Dataset excerpts:
>> start

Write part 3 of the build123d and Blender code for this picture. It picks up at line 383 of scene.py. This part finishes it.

>> end
>> start

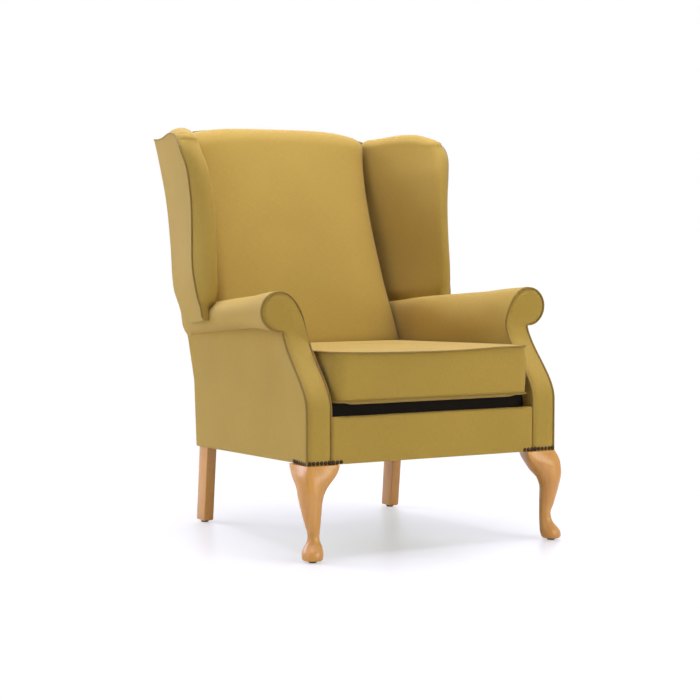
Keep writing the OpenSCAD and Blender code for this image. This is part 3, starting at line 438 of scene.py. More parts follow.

>> end
>> start

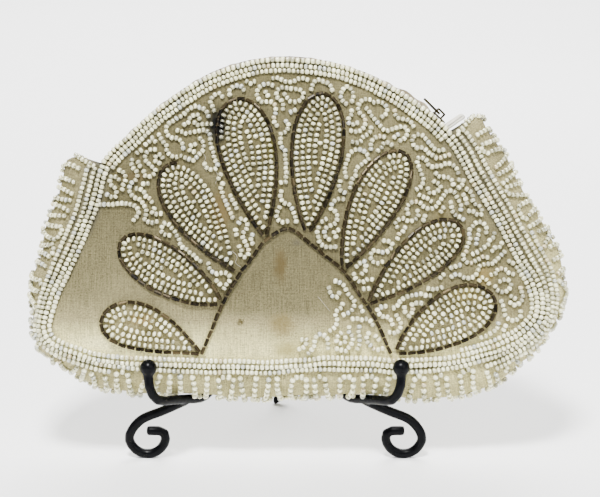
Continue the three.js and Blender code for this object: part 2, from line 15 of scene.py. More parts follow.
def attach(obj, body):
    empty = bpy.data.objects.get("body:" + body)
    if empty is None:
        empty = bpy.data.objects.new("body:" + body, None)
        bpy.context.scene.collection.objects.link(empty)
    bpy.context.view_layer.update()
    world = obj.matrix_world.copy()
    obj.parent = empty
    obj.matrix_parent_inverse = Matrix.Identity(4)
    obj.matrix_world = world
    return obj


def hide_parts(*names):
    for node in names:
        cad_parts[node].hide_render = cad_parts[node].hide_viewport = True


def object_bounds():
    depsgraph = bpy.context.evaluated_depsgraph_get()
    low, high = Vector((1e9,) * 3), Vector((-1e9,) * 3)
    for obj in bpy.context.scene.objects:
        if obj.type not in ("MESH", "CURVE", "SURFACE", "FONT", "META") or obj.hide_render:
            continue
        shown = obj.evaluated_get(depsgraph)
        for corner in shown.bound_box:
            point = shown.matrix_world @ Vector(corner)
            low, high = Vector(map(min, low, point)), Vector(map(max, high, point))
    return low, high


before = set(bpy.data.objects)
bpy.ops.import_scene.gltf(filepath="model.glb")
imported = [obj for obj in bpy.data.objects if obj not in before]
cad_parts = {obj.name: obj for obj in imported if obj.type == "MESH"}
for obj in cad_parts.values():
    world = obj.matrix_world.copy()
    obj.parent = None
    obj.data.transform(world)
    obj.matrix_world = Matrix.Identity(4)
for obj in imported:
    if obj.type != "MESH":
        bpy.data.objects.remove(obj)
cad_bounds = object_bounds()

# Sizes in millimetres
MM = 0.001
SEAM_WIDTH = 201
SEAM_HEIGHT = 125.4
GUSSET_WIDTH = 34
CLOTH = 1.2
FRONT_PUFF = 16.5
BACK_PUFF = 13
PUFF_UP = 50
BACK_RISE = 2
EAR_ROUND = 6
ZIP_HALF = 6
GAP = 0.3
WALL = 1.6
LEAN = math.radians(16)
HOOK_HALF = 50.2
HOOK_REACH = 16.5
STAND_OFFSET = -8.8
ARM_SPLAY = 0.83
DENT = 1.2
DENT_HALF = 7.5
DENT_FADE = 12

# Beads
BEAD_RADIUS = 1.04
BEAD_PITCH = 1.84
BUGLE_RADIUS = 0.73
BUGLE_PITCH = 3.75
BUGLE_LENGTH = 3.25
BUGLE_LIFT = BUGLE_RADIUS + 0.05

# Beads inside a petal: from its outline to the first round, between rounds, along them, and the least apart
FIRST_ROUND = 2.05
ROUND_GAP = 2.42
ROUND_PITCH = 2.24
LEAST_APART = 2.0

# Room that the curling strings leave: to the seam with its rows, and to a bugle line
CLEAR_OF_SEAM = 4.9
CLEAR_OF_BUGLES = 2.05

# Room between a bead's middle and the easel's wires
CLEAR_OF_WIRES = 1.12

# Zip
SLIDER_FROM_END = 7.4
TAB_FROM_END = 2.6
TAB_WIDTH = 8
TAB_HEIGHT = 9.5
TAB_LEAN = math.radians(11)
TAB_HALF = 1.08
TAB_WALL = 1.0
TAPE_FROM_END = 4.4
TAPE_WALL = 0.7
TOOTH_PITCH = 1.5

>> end

Written exercise: Identify all lines where the word "depsgraph" shows up. Copy them.

Full solution:
    depsgraph = bpy.context.evaluated_depsgraph_get()
        shown = obj.evaluated_get(depsgraph)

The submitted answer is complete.